The accommodation options on Milos range from that kind of quieter coastal stay to village rooms in Plaka to the famous syrmata boathouses in Klima. The north coast properties have the best beach access. Staying in Pollonia gives you immediate access to the waterfront restaurants and the ferry to Kimolos. Staying in Plaka gives you sunsets from the castle and proximity to the capital's restaurants and shops.
Whatever you choose: book early. Milos has become popular enough that the good properties fill up well in advance of peak season. July and August are the busiest months — if you want the island with fewer people and similar weather, June and September are the answer.

Sunset on Milos

Sunset on Milos
The sunset we watched from the waterfront was not subtle. The cliffs went dark first — silhouettes against a sky that ran orange and gold all the way to the horizon, the sea going from blue to silver to black in the foreground. A couple sat on a bench by the water.

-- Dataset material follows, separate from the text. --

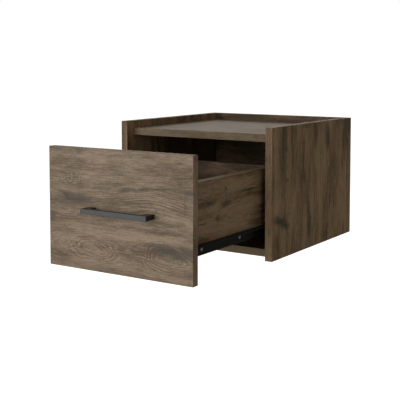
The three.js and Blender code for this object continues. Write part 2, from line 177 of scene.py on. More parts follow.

Nobody talked much.
Milos doesn't manufacture its sunsets. They happen the way they happen. The wind that made us nervous about flights is the same wind that shapes the rock at Sarakiniko, that keeps the island from getting too comfortable, that reminds you this is the Aegean and not a resort. The island has been exporting minerals and beauty and obsidian for fifteen thousand years. It will continue without your help or mine.

What the island gives you, if you let it, is the particular feeling of having been somewhere real. Not performed for your arrival. Not arranged. A place that was here before tourism and will be here after it, and that tolerates visitors warmly while remaining entirely itself.
What does that feel like, and when did you last find it somewhere? Milos is a good place to find out.